Entries
"""

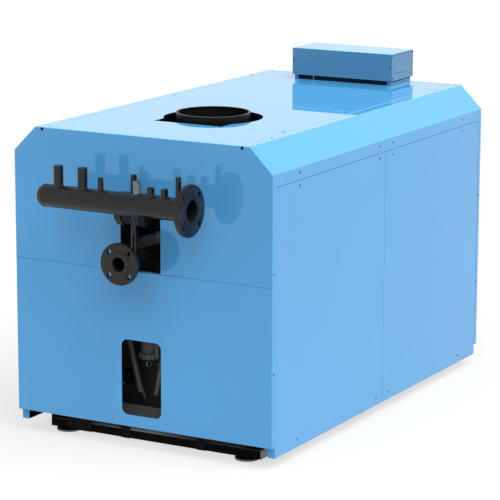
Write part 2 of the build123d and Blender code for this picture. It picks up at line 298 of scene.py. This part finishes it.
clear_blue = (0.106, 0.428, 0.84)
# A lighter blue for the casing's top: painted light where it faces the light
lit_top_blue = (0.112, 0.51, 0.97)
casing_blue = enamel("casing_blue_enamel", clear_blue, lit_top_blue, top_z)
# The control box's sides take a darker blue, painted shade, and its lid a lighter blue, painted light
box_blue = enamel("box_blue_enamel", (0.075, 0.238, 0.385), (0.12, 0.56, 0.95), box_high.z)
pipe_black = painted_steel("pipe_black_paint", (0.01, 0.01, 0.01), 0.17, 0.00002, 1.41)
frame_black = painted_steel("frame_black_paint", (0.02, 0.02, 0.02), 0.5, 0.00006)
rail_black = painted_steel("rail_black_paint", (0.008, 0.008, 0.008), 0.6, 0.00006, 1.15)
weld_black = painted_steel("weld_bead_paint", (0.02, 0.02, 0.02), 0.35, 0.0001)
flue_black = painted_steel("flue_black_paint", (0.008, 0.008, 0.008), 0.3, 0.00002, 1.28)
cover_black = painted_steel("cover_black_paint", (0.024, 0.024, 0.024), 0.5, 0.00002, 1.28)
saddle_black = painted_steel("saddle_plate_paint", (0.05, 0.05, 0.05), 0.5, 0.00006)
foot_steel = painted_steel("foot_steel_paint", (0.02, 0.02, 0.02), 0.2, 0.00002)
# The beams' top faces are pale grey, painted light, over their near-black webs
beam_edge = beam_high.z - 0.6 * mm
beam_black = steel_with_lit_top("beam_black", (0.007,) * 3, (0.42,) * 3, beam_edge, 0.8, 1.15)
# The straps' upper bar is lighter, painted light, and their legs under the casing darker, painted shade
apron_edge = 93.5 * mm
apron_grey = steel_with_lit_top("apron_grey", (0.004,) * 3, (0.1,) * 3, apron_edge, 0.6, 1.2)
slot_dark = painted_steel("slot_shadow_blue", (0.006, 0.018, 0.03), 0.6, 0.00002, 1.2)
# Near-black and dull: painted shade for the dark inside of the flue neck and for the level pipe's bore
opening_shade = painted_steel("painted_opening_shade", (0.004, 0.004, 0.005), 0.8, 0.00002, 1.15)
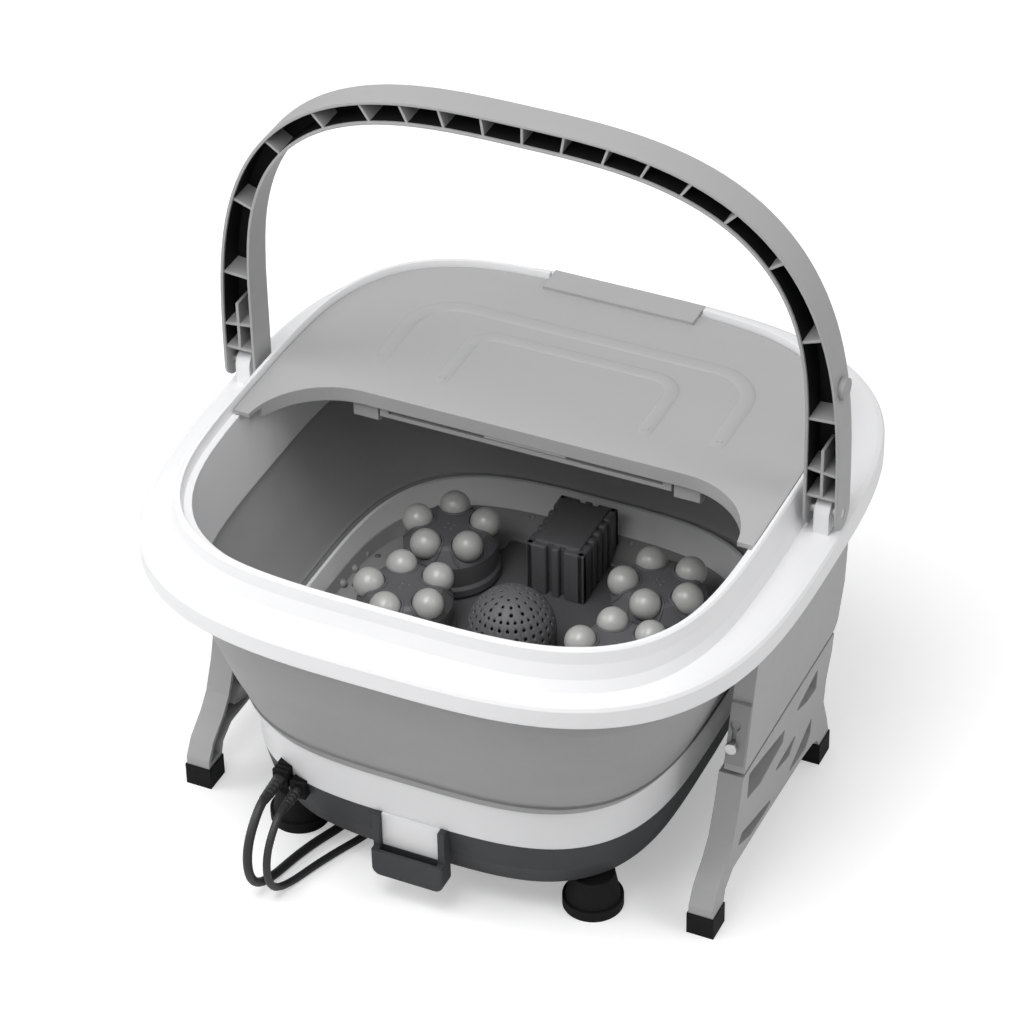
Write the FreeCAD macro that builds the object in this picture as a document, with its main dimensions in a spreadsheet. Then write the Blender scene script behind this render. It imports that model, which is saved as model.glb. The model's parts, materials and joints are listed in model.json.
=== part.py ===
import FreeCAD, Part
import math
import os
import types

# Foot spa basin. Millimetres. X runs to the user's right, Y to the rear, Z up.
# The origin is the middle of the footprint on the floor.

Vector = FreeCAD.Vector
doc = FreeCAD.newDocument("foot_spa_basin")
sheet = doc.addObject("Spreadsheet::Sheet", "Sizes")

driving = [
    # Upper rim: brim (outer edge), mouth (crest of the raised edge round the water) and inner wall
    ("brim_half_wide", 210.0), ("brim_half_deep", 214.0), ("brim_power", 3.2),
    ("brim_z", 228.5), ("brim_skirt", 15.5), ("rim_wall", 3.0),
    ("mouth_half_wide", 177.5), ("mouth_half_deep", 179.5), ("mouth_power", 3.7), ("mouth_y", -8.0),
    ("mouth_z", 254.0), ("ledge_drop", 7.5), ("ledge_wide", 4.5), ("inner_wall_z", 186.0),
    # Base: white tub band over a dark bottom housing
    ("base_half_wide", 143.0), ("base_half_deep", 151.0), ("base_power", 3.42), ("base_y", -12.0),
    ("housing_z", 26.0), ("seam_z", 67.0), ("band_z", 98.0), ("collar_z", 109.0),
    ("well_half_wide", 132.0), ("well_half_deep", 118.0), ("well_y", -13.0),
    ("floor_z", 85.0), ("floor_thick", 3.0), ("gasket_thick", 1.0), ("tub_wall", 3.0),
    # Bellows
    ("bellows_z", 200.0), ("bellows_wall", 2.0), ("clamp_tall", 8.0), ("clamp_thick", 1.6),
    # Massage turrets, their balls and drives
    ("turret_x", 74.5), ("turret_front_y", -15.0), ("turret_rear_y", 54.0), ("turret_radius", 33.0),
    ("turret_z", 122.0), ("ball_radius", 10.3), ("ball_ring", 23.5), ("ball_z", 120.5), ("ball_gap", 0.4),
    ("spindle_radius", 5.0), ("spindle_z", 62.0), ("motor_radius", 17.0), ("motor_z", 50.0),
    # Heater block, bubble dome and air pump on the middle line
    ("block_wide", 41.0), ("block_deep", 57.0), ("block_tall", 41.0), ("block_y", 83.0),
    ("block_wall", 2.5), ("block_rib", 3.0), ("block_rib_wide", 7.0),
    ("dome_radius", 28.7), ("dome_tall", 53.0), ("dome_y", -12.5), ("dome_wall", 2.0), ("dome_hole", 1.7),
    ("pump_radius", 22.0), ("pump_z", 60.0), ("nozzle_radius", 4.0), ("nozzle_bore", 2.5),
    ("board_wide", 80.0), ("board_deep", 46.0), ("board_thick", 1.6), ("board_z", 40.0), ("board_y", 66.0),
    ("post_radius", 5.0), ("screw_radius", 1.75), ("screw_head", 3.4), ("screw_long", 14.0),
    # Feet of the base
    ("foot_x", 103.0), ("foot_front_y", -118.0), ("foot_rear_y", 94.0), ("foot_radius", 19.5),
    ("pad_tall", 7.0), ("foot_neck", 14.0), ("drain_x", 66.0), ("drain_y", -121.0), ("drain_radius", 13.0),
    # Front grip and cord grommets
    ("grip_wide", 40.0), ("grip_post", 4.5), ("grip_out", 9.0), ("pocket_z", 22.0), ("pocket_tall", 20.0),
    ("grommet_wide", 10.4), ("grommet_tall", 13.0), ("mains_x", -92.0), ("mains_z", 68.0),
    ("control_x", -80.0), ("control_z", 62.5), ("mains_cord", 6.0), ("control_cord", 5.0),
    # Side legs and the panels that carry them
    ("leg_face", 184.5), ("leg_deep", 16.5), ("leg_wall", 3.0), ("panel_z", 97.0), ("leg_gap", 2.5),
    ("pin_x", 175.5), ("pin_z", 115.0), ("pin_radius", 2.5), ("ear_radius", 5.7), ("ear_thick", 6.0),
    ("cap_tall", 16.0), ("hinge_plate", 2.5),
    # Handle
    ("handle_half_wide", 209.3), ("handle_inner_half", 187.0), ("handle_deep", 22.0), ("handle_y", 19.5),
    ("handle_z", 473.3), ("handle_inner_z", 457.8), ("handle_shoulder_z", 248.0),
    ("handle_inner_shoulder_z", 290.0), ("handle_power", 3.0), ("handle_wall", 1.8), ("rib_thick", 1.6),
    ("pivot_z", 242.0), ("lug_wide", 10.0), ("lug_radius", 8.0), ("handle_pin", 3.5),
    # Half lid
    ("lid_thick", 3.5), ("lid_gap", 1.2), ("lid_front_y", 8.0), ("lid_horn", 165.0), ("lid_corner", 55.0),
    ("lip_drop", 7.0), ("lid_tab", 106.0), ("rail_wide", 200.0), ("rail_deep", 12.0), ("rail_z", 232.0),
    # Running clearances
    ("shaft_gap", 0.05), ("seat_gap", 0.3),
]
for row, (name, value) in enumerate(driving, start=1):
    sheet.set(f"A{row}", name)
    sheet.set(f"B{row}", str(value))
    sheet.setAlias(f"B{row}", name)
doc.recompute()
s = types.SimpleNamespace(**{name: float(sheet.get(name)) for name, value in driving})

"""

Your objective
Recopy all the lines exactly as they appear.

Complete output
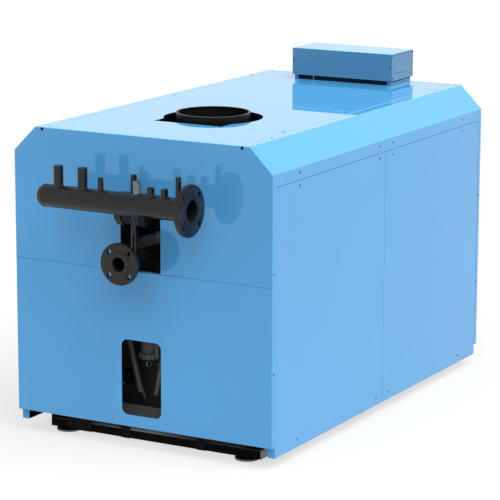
Write part 2 of the build123d and Blender code for this picture. It picks up at line 298 of scene.py. This part finishes it.
clear_blue = (0.106, 0.428, 0.84)
# A lighter blue for the casing's top: painted light where it faces the light
lit_top_blue = (0.112, 0.51, 0.97)
casing_blue = enamel("casing_blue_enamel", clear_blue, lit_top_blue, top_z)
# The control box's sides take a darker blue, painted shade, and its lid a lighter blue, painted light
box_blue = enamel("box_blue_enamel", (0.075, 0.238, 0.385), (0.12, 0.56, 0.95), box_high.z)
pipe_black = painted_steel("pipe_black_paint", (0.01, 0.01, 0.01), 0.17, 0.00002, 1.41)
frame_black = painted_steel("frame_black_paint", (0.02, 0.02, 0.02), 0.5, 0.00006)
rail_black = painted_steel("rail_black_paint", (0.008, 0.008, 0.008), 0.6, 0.00006, 1.15)
weld_black = painted_steel("weld_bead_paint", (0.02, 0.02, 0.02), 0.35, 0.0001)
flue_black = painted_steel("flue_black_paint", (0.008, 0.008, 0.008), 0.3, 0.00002, 1.28)
cover_black = painted_steel("cover_black_paint", (0.024, 0.024, 0.024), 0.5, 0.00002, 1.28)
saddle_black = painted_steel("saddle_plate_paint", (0.05, 0.05, 0.05), 0.5, 0.00006)
foot_steel = painted_steel("foot_steel_paint", (0.02, 0.02, 0.02), 0.2, 0.00002)
# The beams' top faces are pale grey, painted light, over their near-black webs
beam_edge = beam_high.z - 0.6 * mm
beam_black = steel_with_lit_top("beam_black", (0.007,) * 3, (0.42,) * 3, beam_edge, 0.8, 1.15)
# The straps' upper bar is lighter, painted light, and their legs under the casing darker, painted shade
apron_edge = 93.5 * mm
apron_grey = steel_with_lit_top("apron_grey", (0.004,) * 3, (0.1,) * 3, apron_edge, 0.6, 1.2)
slot_dark = painted_steel("slot_shadow_blue", (0.006, 0.018, 0.03), 0.6, 0.00002, 1.2)
# Near-black and dull: painted shade for the dark inside of the flue neck and for the level pipe's bore
opening_shade = painted_steel("painted_opening_shade", (0.004, 0.004, 0.005), 0.8, 0.00002, 1.15)
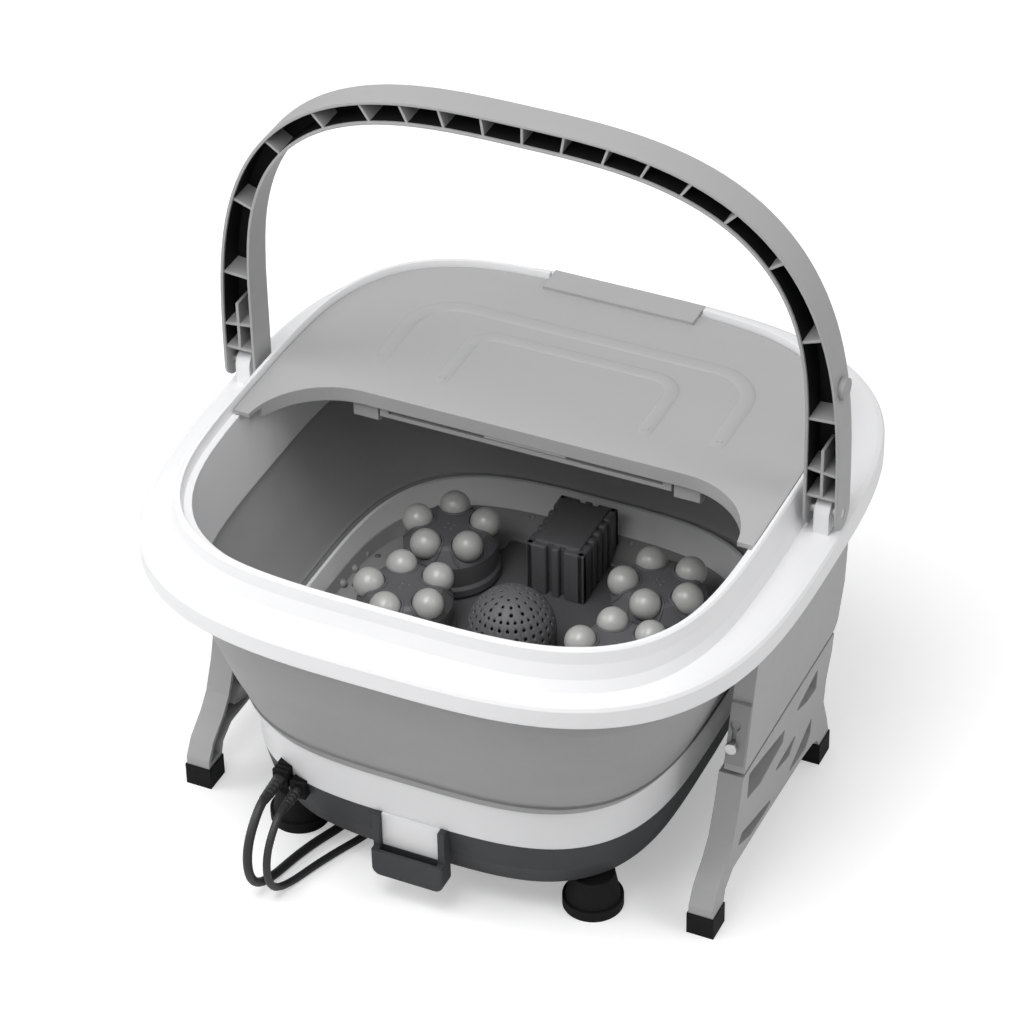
Write the FreeCAD macro that builds the object in this picture as a document, with its main dimensions in a spreadsheet. Then write the Blender scene script behind this render. It imports that model, which is saved as model.glb. The model's parts, materials and joints are listed in model.json.
=== part.py ===
import FreeCAD, Part
import math
import os
import types

# Foot spa basin. Millimetres. X runs to the user's right, Y to the rear, Z up.
# The origin is the middle of the footprint on the floor.

Vector = FreeCAD.Vector
doc = FreeCAD.newDocument("foot_spa_basin")
sheet = doc.addObject("Spreadsheet::Sheet", "Sizes")

driving = [
    # Upper rim: brim (outer edge), mouth (crest of the raised edge round the water) and inner wall
    ("brim_half_wide", 210.0), ("brim_half_deep", 214.0), ("brim_power", 3.2),
    ("brim_z", 228.5), ("brim_skirt", 15.5), ("rim_wall", 3.0),
    ("mouth_half_wide", 177.5), ("mouth_half_deep", 179.5), ("mouth_power", 3.7), ("mouth_y", -8.0),
    ("mouth_z", 254.0), ("ledge_drop", 7.5), ("ledge_wide", 4.5), ("inner_wall_z", 186.0),
    # Base: white tub band over a dark bottom housing
    ("base_half_wide", 143.0), ("base_half_deep", 151.0), ("base_power", 3.42), ("base_y", -12.0),
    ("housing_z", 26.0), ("seam_z", 67.0), ("band_z", 98.0), ("collar_z", 109.0),
    ("well_half_wide", 132.0), ("well_half_deep", 118.0), ("well_y", -13.0),
    ("floor_z", 85.0), ("floor_thick", 3.0), ("gasket_thick", 1.0), ("tub_wall", 3.0),
    # Bellows
    ("bellows_z", 200.0), ("bellows_wall", 2.0), ("clamp_tall", 8.0), ("clamp_thick", 1.6),
    # Massage turrets, their balls and drives
    ("turret_x", 74.5), ("turret_front_y", -15.0), ("turret_rear_y", 54.0), ("turret_radius", 33.0),
    ("turret_z", 122.0), ("ball_radius", 10.3), ("ball_ring", 23.5), ("ball_z", 120.5), ("ball_gap", 0.4),
    ("spindle_radius", 5.0), ("spindle_z", 62.0), ("motor_radius", 17.0), ("motor_z", 50.0),
    # Heater block, bubble dome and air pump on the middle line
    ("block_wide", 41.0), ("block_deep", 57.0), ("block_tall", 41.0), ("block_y", 83.0),
    ("block_wall", 2.5), ("block_rib", 3.0), ("block_rib_wide", 7.0),
    ("dome_radius", 28.7), ("dome_tall", 53.0), ("dome_y", -12.5), ("dome_wall", 2.0), ("dome_hole", 1.7),
    ("pump_radius", 22.0), ("pump_z", 60.0), ("nozzle_radius", 4.0), ("nozzle_bore", 2.5),
    ("board_wide", 80.0), ("board_deep", 46.0), ("board_thick", 1.6), ("board_z", 40.0), ("board_y", 66.0),
    ("post_radius", 5.0), ("screw_radius", 1.75), ("screw_head", 3.4), ("screw_long", 14.0),
    # Feet of the base
    ("foot_x", 103.0), ("foot_front_y", -118.0), ("foot_rear_y", 94.0), ("foot_radius", 19.5),
    ("pad_tall", 7.0), ("foot_neck", 14.0), ("drain_x", 66.0), ("drain_y", -121.0), ("drain_radius", 13.0),
    # Front grip and cord grommets
    ("grip_wide", 40.0), ("grip_post", 4.5), ("grip_out", 9.0), ("pocket_z", 22.0), ("pocket_tall", 20.0),
    ("grommet_wide", 10.4), ("grommet_tall", 13.0), ("mains_x", -92.0), ("mains_z", 68.0),
    ("control_x", -80.0), ("control_z", 62.5), ("mains_cord", 6.0), ("control_cord", 5.0),
    # Side legs and the panels that carry them
    ("leg_face", 184.5), ("leg_deep", 16.5), ("leg_wall", 3.0), ("panel_z", 97.0), ("leg_gap", 2.5),
    ("pin_x", 175.5), ("pin_z", 115.0), ("pin_radius", 2.5), ("ear_radius", 5.7), ("ear_thick", 6.0),
    ("cap_tall", 16.0), ("hinge_plate", 2.5),
    # Handle
    ("handle_half_wide", 209.3), ("handle_inner_half", 187.0), ("handle_deep", 22.0), ("handle_y", 19.5),
    ("handle_z", 473.3), ("handle_inner_z", 457.8), ("handle_shoulder_z", 248.0),
    ("handle_inner_shoulder_z", 290.0), ("handle_power", 3.0), ("handle_wall", 1.8), ("rib_thick", 1.6),
    ("pivot_z", 242.0), ("lug_wide", 10.0), ("lug_radius", 8.0), ("handle_pin", 3.5),
    # Half lid
    ("lid_thick", 3.5), ("lid_gap", 1.2), ("lid_front_y", 8.0), ("lid_horn", 165.0), ("lid_corner", 55.0),
    ("lip_drop", 7.0), ("lid_tab", 106.0), ("rail_wide", 200.0), ("rail_deep", 12.0), ("rail_z", 232.0),
    # Running clearances
    ("shaft_gap", 0.05), ("seat_gap", 0.3),
]
for row, (name, value) in enumerate(driving, start=1):
    sheet.set(f"A{row}", name)
    sheet.set(f"B{row}", str(value))
    sheet.setAlias(f"B{row}", name)
doc.recompute()
s = types.SimpleNamespace(**{name: float(sheet.get(name)) for name, value in driving})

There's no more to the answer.